| What the task asks |
Everything in the listing should be restated word for word.
[START OF Supplied information]
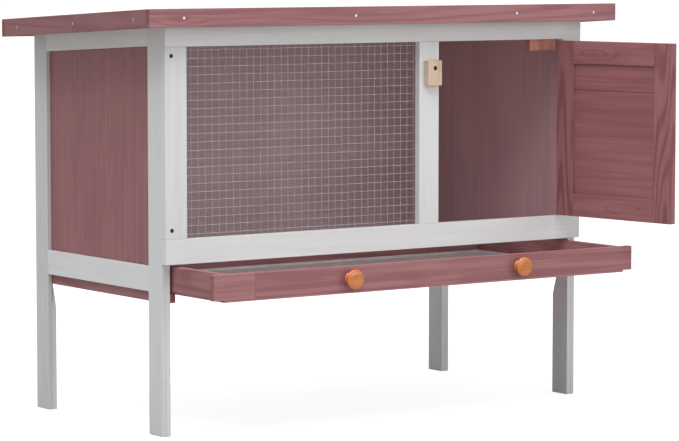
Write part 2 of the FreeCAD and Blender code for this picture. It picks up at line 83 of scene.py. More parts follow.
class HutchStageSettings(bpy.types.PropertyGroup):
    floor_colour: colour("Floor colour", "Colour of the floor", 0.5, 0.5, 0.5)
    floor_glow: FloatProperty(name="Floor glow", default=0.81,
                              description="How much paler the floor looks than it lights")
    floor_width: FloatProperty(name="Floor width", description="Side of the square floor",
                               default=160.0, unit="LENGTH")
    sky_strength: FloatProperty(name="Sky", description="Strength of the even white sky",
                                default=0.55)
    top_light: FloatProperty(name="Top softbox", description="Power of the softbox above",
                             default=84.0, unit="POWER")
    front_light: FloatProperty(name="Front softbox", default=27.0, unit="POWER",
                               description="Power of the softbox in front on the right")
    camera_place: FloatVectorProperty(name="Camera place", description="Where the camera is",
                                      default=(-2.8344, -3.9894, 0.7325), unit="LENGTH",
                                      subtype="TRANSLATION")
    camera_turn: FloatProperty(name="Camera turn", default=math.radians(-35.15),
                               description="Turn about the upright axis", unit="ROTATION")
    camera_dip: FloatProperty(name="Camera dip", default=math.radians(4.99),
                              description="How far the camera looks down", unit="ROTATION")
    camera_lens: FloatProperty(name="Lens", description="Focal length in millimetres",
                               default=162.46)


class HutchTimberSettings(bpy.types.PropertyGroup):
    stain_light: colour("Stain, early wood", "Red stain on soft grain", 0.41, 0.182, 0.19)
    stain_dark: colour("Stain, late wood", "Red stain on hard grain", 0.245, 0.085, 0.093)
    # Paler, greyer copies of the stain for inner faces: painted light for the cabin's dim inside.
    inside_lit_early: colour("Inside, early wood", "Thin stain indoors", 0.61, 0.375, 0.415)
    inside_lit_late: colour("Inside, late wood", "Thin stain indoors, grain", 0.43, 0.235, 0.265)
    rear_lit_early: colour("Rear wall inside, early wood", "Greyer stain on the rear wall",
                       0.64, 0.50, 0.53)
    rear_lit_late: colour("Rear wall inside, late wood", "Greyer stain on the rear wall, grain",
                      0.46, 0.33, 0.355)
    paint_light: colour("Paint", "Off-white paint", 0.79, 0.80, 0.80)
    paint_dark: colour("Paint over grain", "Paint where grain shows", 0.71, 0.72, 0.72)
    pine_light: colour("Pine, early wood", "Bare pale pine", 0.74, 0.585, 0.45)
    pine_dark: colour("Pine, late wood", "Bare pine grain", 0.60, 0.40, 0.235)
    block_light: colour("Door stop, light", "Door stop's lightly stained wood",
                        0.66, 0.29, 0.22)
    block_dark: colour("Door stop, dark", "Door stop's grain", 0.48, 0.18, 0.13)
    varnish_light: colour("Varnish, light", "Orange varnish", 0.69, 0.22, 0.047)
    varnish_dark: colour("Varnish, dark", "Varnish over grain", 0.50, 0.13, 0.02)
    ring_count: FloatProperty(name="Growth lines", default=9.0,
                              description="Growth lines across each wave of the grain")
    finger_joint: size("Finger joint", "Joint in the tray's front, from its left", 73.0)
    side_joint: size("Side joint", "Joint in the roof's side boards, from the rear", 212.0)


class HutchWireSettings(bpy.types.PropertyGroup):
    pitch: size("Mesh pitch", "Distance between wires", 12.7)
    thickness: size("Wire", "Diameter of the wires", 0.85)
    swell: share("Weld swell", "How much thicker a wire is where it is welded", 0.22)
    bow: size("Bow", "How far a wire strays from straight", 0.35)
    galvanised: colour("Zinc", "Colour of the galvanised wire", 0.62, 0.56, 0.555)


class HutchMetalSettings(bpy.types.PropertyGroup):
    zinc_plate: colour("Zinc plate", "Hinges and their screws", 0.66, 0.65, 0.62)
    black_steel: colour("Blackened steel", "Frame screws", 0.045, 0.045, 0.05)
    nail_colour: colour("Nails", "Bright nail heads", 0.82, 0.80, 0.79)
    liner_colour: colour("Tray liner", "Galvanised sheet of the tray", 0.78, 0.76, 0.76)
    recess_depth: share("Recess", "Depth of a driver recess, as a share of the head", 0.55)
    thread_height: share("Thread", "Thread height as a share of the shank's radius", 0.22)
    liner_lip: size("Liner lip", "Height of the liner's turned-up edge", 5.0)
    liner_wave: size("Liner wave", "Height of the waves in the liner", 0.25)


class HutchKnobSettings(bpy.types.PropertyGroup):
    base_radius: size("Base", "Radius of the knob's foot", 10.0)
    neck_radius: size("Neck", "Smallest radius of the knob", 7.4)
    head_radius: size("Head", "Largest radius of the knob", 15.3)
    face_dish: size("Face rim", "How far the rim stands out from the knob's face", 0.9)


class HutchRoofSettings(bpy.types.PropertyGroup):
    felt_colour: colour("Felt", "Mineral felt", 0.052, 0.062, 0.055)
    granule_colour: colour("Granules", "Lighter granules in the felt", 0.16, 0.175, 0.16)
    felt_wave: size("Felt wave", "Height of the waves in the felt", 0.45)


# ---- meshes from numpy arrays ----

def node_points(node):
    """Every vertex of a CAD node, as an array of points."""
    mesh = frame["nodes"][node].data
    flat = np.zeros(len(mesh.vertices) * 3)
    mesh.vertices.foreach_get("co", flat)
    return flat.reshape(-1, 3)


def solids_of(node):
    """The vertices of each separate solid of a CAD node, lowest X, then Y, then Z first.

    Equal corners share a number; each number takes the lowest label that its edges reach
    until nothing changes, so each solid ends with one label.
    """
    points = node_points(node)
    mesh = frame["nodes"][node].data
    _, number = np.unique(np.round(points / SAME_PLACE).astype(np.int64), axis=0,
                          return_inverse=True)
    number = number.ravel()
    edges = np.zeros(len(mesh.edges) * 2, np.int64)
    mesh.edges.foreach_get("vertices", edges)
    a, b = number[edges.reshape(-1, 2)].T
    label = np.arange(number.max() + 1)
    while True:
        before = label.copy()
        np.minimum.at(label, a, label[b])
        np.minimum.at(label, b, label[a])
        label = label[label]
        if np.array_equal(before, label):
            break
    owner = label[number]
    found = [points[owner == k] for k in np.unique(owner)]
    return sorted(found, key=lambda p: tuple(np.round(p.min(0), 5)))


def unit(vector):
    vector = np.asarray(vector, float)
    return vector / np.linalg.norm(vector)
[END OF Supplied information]
| Response to this task |
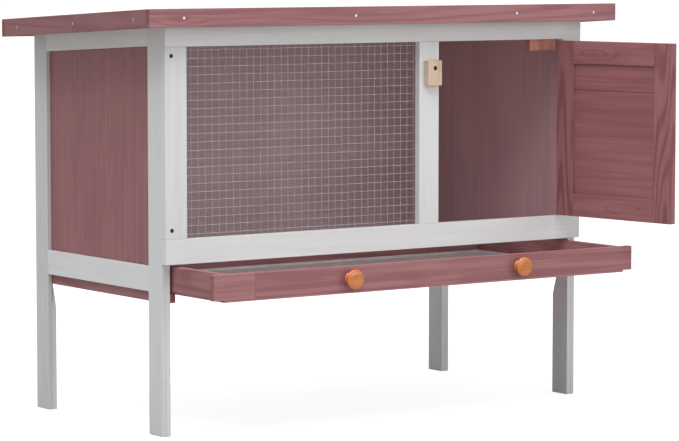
Write part 2 of the FreeCAD and Blender code for this picture. It picks up at line 83 of scene.py. More parts follow.
class HutchStageSettings(bpy.types.PropertyGroup):
    floor_colour: colour("Floor colour", "Colour of the floor", 0.5, 0.5, 0.5)
    floor_glow: FloatProperty(name="Floor glow", default=0.81,
                              description="How much paler the floor looks than it lights")
    floor_width: FloatProperty(name="Floor width", description="Side of the square floor",
                               default=160.0, unit="LENGTH")
    sky_strength: FloatProperty(name="Sky", description="Strength of the even white sky",
                                default=0.55)
    top_light: FloatProperty(name="Top softbox", description="Power of the softbox above",
                             default=84.0, unit="POWER")
    front_light: FloatProperty(name="Front softbox", default=27.0, unit="POWER",
                               description="Power of the softbox in front on the right")
    camera_place: FloatVectorProperty(name="Camera place", description="Where the camera is",
                                      default=(-2.8344, -3.9894, 0.7325), unit="LENGTH",
                                      subtype="TRANSLATION")
    camera_turn: FloatProperty(name="Camera turn", default=math.radians(-35.15),
                               description="Turn about the upright axis", unit="ROTATION")
    camera_dip: FloatProperty(name="Camera dip", default=math.radians(4.99),
                              description="How far the camera looks down", unit="ROTATION")
    camera_lens: FloatProperty(name="Lens", description="Focal length in millimetres",
                               default=162.46)


class HutchTimberSettings(bpy.types.PropertyGroup):
    stain_light: colour("Stain, early wood", "Red stain on soft grain", 0.41, 0.182, 0.19)
    stain_dark: colour("Stain, late wood", "Red stain on hard grain", 0.245, 0.085, 0.093)
    # Paler, greyer copies of the stain for inner faces: painted light for the cabin's dim inside.
    inside_lit_early: colour("Inside, early wood", "Thin stain indoors", 0.61, 0.375, 0.415)
    inside_lit_late: colour("Inside, late wood", "Thin stain indoors, grain", 0.43, 0.235, 0.265)
    rear_lit_early: colour("Rear wall inside, early wood", "Greyer stain on the rear wall",
                       0.64, 0.50, 0.53)
    rear_lit_late: colour("Rear wall inside, late wood", "Greyer stain on the rear wall, grain",
                      0.46, 0.33, 0.355)
    paint_light: colour("Paint", "Off-white paint", 0.79, 0.80, 0.80)
    paint_dark: colour("Paint over grain", "Paint where grain shows", 0.71, 0.72, 0.72)
    pine_light: colour("Pine, early wood", "Bare pale pine", 0.74, 0.585, 0.45)
    pine_dark: colour("Pine, late wood", "Bare pine grain", 0.60, 0.40, 0.235)
    block_light: colour("Door stop, light", "Door stop's lightly stained wood",
                        0.66, 0.29, 0.22)
    block_dark: colour("Door stop, dark", "Door stop's grain", 0.48, 0.18, 0.13)
    varnish_light: colour("Varnish, light", "Orange varnish", 0.69, 0.22, 0.047)
    varnish_dark: colour("Varnish, dark", "Varnish over grain", 0.50, 0.13, 0.02)
    ring_count: FloatProperty(name="Growth lines", default=9.0,
                              description="Growth lines across each wave of the grain")
    finger_joint: size("Finger joint", "Joint in the tray's front, from its left", 73.0)
    side_joint: size("Side joint", "Joint in the roof's side boards, from the rear", 212.0)


class HutchWireSettings(bpy.types.PropertyGroup):
    pitch: size("Mesh pitch", "Distance between wires", 12.7)
    thickness: size("Wire", "Diameter of the wires", 0.85)
    swell: share("Weld swell", "How much thicker a wire is where it is welded", 0.22)
    bow: size("Bow", "How far a wire strays from straight", 0.35)
    galvanised: colour("Zinc", "Colour of the galvanised wire", 0.62, 0.56, 0.555)


class HutchMetalSettings(bpy.types.PropertyGroup):
    zinc_plate: colour("Zinc plate", "Hinges and their screws", 0.66, 0.65, 0.62)
    black_steel: colour("Blackened steel", "Frame screws", 0.045, 0.045, 0.05)
    nail_colour: colour("Nails", "Bright nail heads", 0.82, 0.80, 0.79)
    liner_colour: colour("Tray liner", "Galvanised sheet of the tray", 0.78, 0.76, 0.76)
    recess_depth: share("Recess", "Depth of a driver recess, as a share of the head", 0.55)
    thread_height: share("Thread", "Thread height as a share of the shank's radius", 0.22)
    liner_lip: size("Liner lip", "Height of the liner's turned-up edge", 5.0)
    liner_wave: size("Liner wave", "Height of the waves in the liner", 0.25)


class HutchKnobSettings(bpy.types.PropertyGroup):
    base_radius: size("Base", "Radius of the knob's foot", 10.0)
    neck_radius: size("Neck", "Smallest radius of the knob", 7.4)
    head_radius: size("Head", "Largest radius of the knob", 15.3)
    face_dish: size("Face rim", "How far the rim stands out from the knob's face", 0.9)


class HutchRoofSettings(bpy.types.PropertyGroup):
    felt_colour: colour("Felt", "Mineral felt", 0.052, 0.062, 0.055)
    granule_colour: colour("Granules", "Lighter granules in the felt", 0.16, 0.175, 0.16)
    felt_wave: size("Felt wave", "Height of the waves in the felt", 0.45)


# ---- meshes from numpy arrays ----

def node_points(node):
    """Every vertex of a CAD node, as an array of points."""
    mesh = frame["nodes"][node].data
    flat = np.zeros(len(mesh.vertices) * 3)
    mesh.vertices.foreach_get("co", flat)
    return flat.reshape(-1, 3)


def solids_of(node):
    """The vertices of each separate solid of a CAD node, lowest X, then Y, then Z first.

    Equal corners share a number; each number takes the lowest label that its edges reach
    until nothing changes, so each solid ends with one label.
    """
    points = node_points(node)
    mesh = frame["nodes"][node].data
    _, number = np.unique(np.round(points / SAME_PLACE).astype(np.int64), axis=0,
                          return_inverse=True)
    number = number.ravel()
    edges = np.zeros(len(mesh.edges) * 2, np.int64)
    mesh.edges.foreach_get("vertices", edges)
    a, b = number[edges.reshape(-1, 2)].T
    label = np.arange(number.max() + 1)
    while True:
        before = label.copy()
        np.minimum.at(label, a, label[b])
        np.minimum.at(label, b, label[a])
        label = label[label]
        if np.array_equal(before, label):
            break
    owner = label[number]
    found = [points[owner == k] for k in np.unique(owner)]
    return sorted(found, key=lambda p: tuple(np.round(p.min(0), 5)))


def unit(vector):
    vector = np.asarray(vector, float)
    return vector / np.linalg.norm(vector)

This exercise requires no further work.